Abstract: In this article, I present the first-step evidence that foreign affiliates of multinational enterprises propagate the transmission of international monetary shocks to domestic inflation dynamics. I further highlight the importance that ownership matters in the usage of imported inputs due to potential organizational bonds between foreign affiliates and the intangible assets of their parents. When propagating the transmission of international monetary shocks, imported inputs themselves do not give a complete picture. Rather, the interaction between ownership and imported inputs matters. Utilizing a novel database that splits the Inter-Country Input-Output tables along the dimension of ownership, I find that foreign affiliates have an influential presence in the domestic sales of the tradable sectors of major developed economies.
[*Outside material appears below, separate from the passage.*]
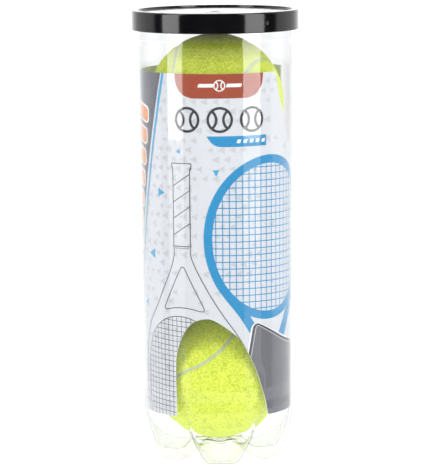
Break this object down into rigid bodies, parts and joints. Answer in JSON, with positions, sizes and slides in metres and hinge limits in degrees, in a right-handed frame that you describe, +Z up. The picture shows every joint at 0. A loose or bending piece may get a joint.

I also confirm that foreign affiliates tend to use more imports compared with the domestic-owned firms in the same industry. However, there is mixed evidence on foreign affiliates systematically selecting into import intensive industries. Using the 2015 Swiss franc appreciation as a natural experiment, I show that foreign affiliates in Switzerland gained market share following the appreciation, compared with not only the domestic-owned firms, but also the domestic-owned multinational enterprises in the same industry. This finding is consistent with the narrative that the foreign affiliates propagated the deflationary shock by adjusting prices downward further due to the cheaper imports following the appreciation. I also provide evidence that tradable sectors in Switzerland with a higher import intensity gained relative market share from the appreciation. But the positive effect of import intensity on domestic sales is significant only for the foreign-owned sectors.